Posted at 6:02 PM, Aug 02, 2023

BELTON, Texas — A continued drought in Central Texas has left Lake Belton 16 feet lower.

Ricky Garrett is with the Bell County Water Improvement District 1.

"It is an extremely harsh drought," Garrett told 25 News. "A lot of people forget that we are completely dependent on rainfall. When we don't have it, that is our water supply."

Garrett said in his nine years of work in the area he's never seen drought conditions this bad.

The area entered a Stage 2 drought on Tuesday with the lake now being down almost 40 percent. Residents in Belton and surrounding cities are asked to limit their usage by 10 percent to help conserve.

"Just cut out any nonessential use," Paul Romer with the City of Belton said. "That would mean if you spray off your sidewalk, don't do that anymore. If you have an ornamental fountain, unplug that until the drought is over. Those are the nonessential uses we are talking about."

The City of Belton has cut their own water usage and reached out to some of the biggest users directly to come up with ways they can reduce as well.

"If residents and the commercial entities, governmental entities and the other entities and we all do our part, we can get that 10 percent and hopefully stretch this out a bit," Romer said.

If water is not conserved and it becomes a Stage 3 drought, area residents will be required to reduce use by 40 percent.

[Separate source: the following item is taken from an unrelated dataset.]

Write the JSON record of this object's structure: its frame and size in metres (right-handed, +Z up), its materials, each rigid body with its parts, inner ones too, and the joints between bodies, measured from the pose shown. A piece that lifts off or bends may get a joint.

"I think the thing that's important to remember is we don't know how long the drought will last so let's do some stuff on the front end to make sure we don't get to Stage 3 restrictions," Romer said.

"Every percent we save can preserve the water supply a little bit longer," Garrett added. "I'm thinking we'll be out of the critical stage in six to eight weeks, but we may not be. Every day counts."